The International Olympic Committee on Sunday ruled that it will not ban all Russian athletes from next month’s competition in Brazil following a doping scandal that has already caused the country’s track and field team to be disqualified.
“Russian athletes who participated in different competitions in all sports have submitted more than 3,000 doping samples,” the committee said in a statement released online following Sunday’s ruling. “The vast majority of the results were negative.”
The question of whether to ban Russian athletes less than two weeks before the start of the international competition came after a scathing independent report found widespread evidence of doping among Russian athletes participating in the 2014 Winter Games in Sochi, a city in their home country.

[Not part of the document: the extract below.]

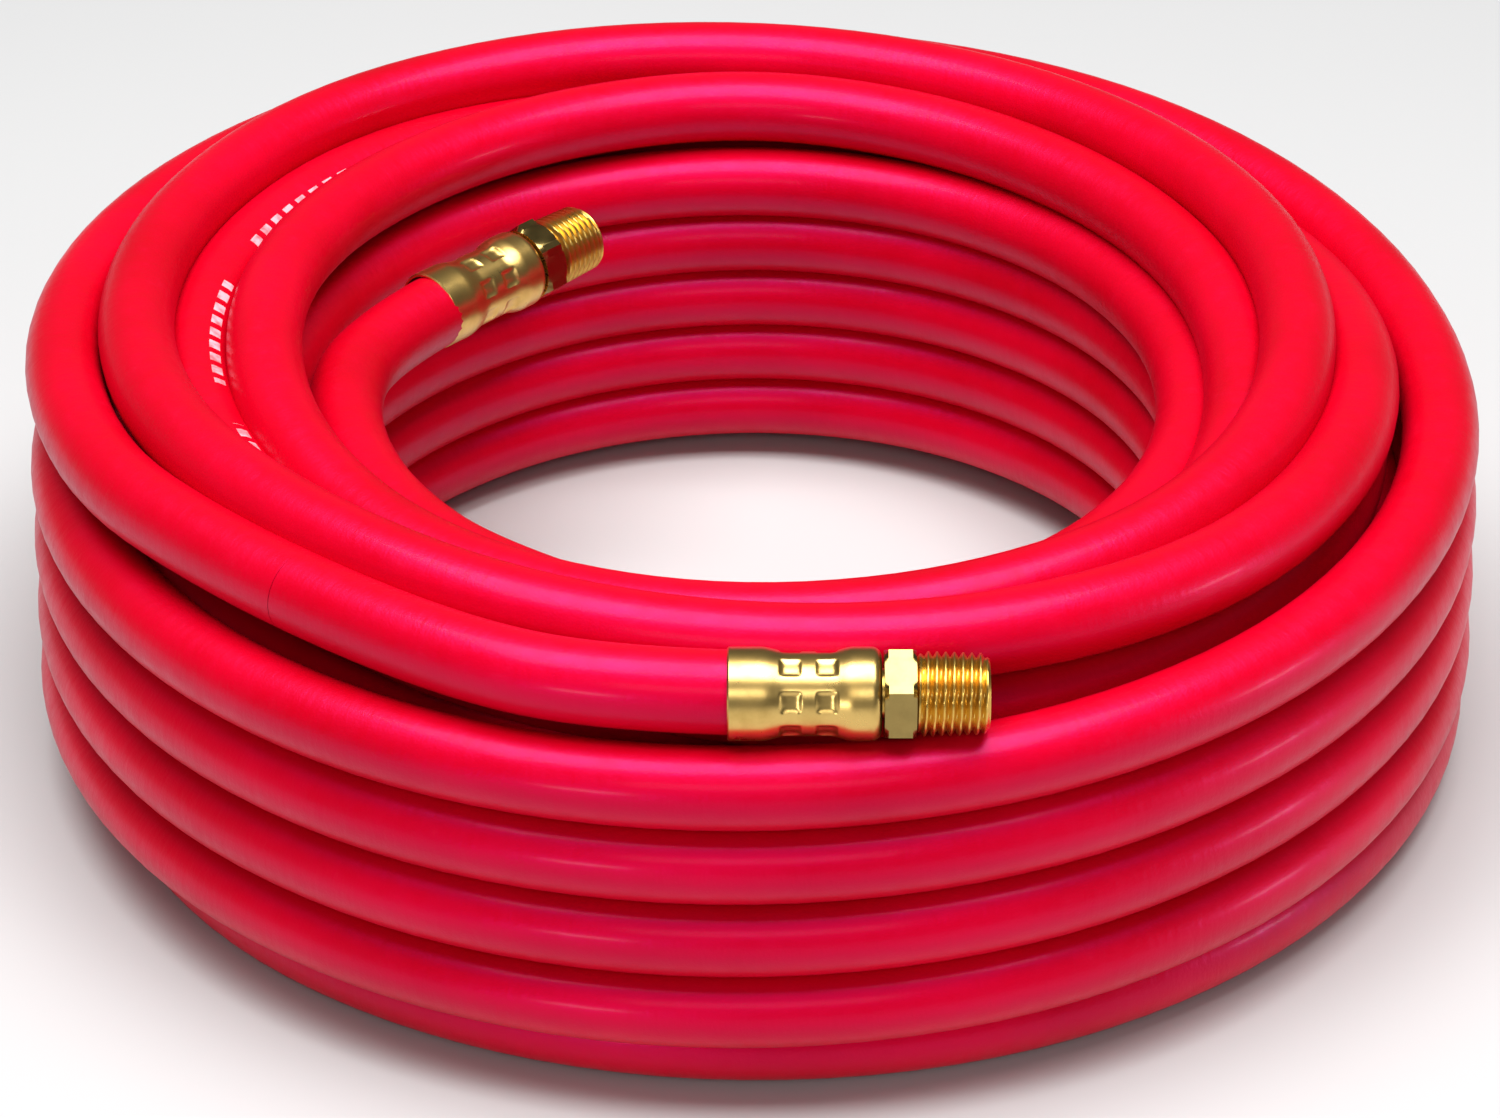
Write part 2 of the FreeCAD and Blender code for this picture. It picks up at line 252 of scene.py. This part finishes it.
def distances(line):
    """How far along the line each of its points is."""
    steps = [(b - a).length for a, b in zip(line, line[1:])]
    return np.concatenate([[0.0], np.cumsum(steps)])


def new_object(name, vertices, faces):
    mesh = bpy.data.meshes.new(name)
    mesh.from_pydata([tuple(v) for v in vertices], [], faces)
    mesh.validate()
    mesh.polygons.foreach_set("use_smooth", [True] * len(mesh.polygons))
    obj = bpy.data.objects.new(name, mesh)
    bpy.context.scene.collection.objects.link(obj)
    return obj


def ring_faces(rings, sides, closed):
    """Quads between neighbouring rings of vertices, and from the last ring to the first if closed."""
    faces = []
    for i in range(rings if closed else rings - 1):
        here, after = i * sides, (i + 1) % rings * sides
        for k in range(sides):
            beside = (k + 1) % sides
            faces.append((here + k, here + beside, after + beside, after + k))
    return faces


def tube(name, line, radii, along_from, direction, capped):
    """Hose along a line. Its material reads each point's place in the straightened hose.

    Direction is 1 where the line runs on towards the outer end, or -1 where it runs back. The cap closes
    the line's last point.
    """
    vertices, straightened = [], []
    for point, heading, radius, along in zip(line, tangents(line), radii, distances(line)):
        side = Vector((0, 0, 1)).cross(heading).normalized()
        up = heading.cross(side)
        for k in range(HOSE_SIDES):
            angle = -2 * math.pi * k / HOSE_SIDES
            vertices.append(point + (up * math.cos(angle) + side * math.sin(angle)) * radius)
            straightened += [along_from + direction * along, math.cos(angle) * HOSE_R * MM,
                             direction * math.sin(angle) * HOSE_R * MM]
    faces = ring_faces(len(line), HOSE_SIDES, False)
    if capped:
        last = (len(line) - 1) * HOSE_SIDES
        faces.append(tuple(range(last, last + HOSE_SIDES)))
    obj = new_object(name, vertices, faces)
    obj.data.set_sharp_from_angle(angle=HOSE_SHARP_ANGLE)
    layer = obj.data.attributes.new("straightened", "FLOAT_VECTOR", "POINT")
    layer.data.foreach_set("vector", straightened)
    return obj


# ---------------------------------------------------------------- fittings

def lathe(name, rings, place):
    """Solid with a hole through it, from (axial, radius or radii) rings that run round its section."""
    angles = np.linspace(0, 2 * math.pi, LATHE_SIDES, endpoint=False)
    vertices = []
    for axial, radii in rings:
        for angle, radius in zip(angles, np.broadcast_to(radii, LATHE_SIDES)):
            point = Vector((axial, radius * math.cos(angle), radius * math.sin(angle)))
            vertices.append(place @ (point * MM))
    obj = new_object(name, vertices, ring_faces(len(rings), LATHE_SIDES, True))
    obj.data.set_sharp_from_angle(angle=BRASS_SHARP_ANGLE)
    return obj


def side_angles():
    """Degrees round the fitting's axis of each side of its mesh."""
    return np.linspace(0, 360, LATHE_SIDES, endpoint=False)


def smooth_step(value, start, end):
    share = min(max((value - start) / (end - start), 0.0), 1.0)
    return share * share * (3 - 2 * share)


def waist(axial):
    """Share of the crimp's full depth at a distance from the ferrule's mouth."""
    return smooth_step(axial, *WAIST_IN) * (1 - smooth_step(axial, *WAIST_OUT))


def dimples(axial):
    """Depth of the dimples at each side of the ferrule."""
    spacing = 360.0 / DIMPLES_ROUND
    off_centre = np.abs((side_angles() - DIMPLE_TURN + spacing / 2) % spacing - spacing / 2)
    across = np.radians(off_centre) * (FERRULE_R - WAIST_DEPTH) / DIMPLE_HALF_WIDTH
    round_share = np.clip(1 - across ** 4, 0, None)
    depth = 0.0
    for station in DIMPLE_STATIONS:
        length_share = max(1 - ((axial - station) / DIMPLE_HALF_LENGTH) ** 4, 0.0)
        depth = depth + DIMPLE_DEPTH * length_share * round_share
    return depth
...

The World Anti-Doping Agency subsequently called for prohibiting Russian athletes from international competitions, including the Olympics.
“The decision regarding Russian participation and the confusing mess left in its wake is a significant blow to the rights of clean athletes,” said Travis Tygart, the CEO of the agency, said in a statement.
Officials from the committee said they will instead defer a decision on which Russian athletes should be prohibited from participating in the 2016 Summer Olympics in Rio to 28 individual global sports federations. The prospect still leaves open the possibility that more Russian athletes could be banned.
The International Olympic Committee on Sunday say it would require all Russian athletes who took part in the Sochi Olympics to be re-tested, according to Reuters, while also doling out a decision to disqualify any Russian who had ever tested positive for performance-enhancing drugs.
“We have set the bar to the limit by establishing a number of very strict criteria which every Russian athlete will have to fulfill if he or she wants to participate in the Olympic Games Rio 2016,” said Thomas Bach, the committee’s president. “I think in this way, we have balanced on the one hand, the desire and need for collective responsibility versus the right to individual justice of every individual athlete.”